The actual counting of the American people's votes is done by the corporations. Little wonder giant defense contractor United Technologies recently moved to take the job off Diebold's hands. Corporate sentinels, the lobbyists, roam the halls of government enforcing discipline among their hired hands, allowing the most servile to feed longest at the public trough. So the Congress has not passed legislation and the Supreme Court has not decided a case, in which significant wealth was involved, in favor of the people in thirty years. Each and every decision of US government now transfers wealth from the people to the corporate masters.

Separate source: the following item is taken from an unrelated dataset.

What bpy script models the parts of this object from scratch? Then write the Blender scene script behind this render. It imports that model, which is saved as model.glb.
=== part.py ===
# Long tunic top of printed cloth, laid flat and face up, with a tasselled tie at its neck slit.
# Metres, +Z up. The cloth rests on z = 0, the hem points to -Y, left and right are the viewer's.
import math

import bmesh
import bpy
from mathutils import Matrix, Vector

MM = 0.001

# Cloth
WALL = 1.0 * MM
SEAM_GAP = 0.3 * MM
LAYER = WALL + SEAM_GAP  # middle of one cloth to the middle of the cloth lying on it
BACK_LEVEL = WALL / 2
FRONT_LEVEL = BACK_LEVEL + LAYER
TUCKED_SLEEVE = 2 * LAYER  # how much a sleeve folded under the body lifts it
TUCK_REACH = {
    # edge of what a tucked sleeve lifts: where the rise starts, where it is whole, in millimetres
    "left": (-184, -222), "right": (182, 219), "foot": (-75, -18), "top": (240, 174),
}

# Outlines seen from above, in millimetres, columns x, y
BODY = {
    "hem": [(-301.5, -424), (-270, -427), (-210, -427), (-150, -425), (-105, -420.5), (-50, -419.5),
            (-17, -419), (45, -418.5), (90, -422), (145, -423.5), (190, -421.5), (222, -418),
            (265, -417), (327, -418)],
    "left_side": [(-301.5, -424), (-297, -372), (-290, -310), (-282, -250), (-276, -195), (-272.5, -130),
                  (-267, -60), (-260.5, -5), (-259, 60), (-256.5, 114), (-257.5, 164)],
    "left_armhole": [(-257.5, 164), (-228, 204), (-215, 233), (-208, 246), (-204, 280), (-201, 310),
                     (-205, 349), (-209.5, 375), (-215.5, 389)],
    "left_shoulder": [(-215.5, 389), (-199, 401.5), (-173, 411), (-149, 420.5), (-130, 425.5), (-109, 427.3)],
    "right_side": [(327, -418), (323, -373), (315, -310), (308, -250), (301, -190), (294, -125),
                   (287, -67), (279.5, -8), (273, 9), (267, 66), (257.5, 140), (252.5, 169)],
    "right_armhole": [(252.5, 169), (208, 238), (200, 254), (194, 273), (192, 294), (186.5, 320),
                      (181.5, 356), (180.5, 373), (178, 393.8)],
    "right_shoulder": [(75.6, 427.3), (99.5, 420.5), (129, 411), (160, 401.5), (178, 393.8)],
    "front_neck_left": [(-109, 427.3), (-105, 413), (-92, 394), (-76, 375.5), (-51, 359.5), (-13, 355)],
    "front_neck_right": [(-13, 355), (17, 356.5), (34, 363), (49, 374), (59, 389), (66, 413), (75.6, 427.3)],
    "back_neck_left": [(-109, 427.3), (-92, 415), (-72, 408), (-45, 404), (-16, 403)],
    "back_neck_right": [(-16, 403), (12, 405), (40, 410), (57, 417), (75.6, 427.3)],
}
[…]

The corporations now have in their sights the last remaining institutional pillars of American democracy. The Business Roundtable, the Gates Foundation and the Walton Family Foundation have been working mightily to crash the public schools. Wall Street is funding the effort to gain control of the Social Security trust fund for its investment bankers. And the whole corporate gang is intent on "starving the beast" or killing state and local governments. Their success in this effort is probably best expressed in Hawaii where the number of days children spend in school has been paired from 180 to 163, and in Detroit where teachers will give $500 a pay period back to the state, and in New Orleans where there are only a handful of public schools left, and in the states from California to New York to Florida where public school budgets have been slashed to the bone.
Then finally, there is the most ominous development of all. The corporations have begun forming their own Praetorian Guard. The massacre of Iraqi civilians and the patrolling of the hurricane ravaged streets of New Orleans have made Xe, formerly Blackwater Worldwide, formerly Blackwater USA, the most famous of the rising corporate armies. Contrary to any notion of cost effectiveness, mercenaries protect US State Department personnel in Iraq instead of the regular military. It seems not to make sense, unless the corporatocracy is looking ahead to a day when they can no longer trust the US military to carry out attacks on an American people's resistance.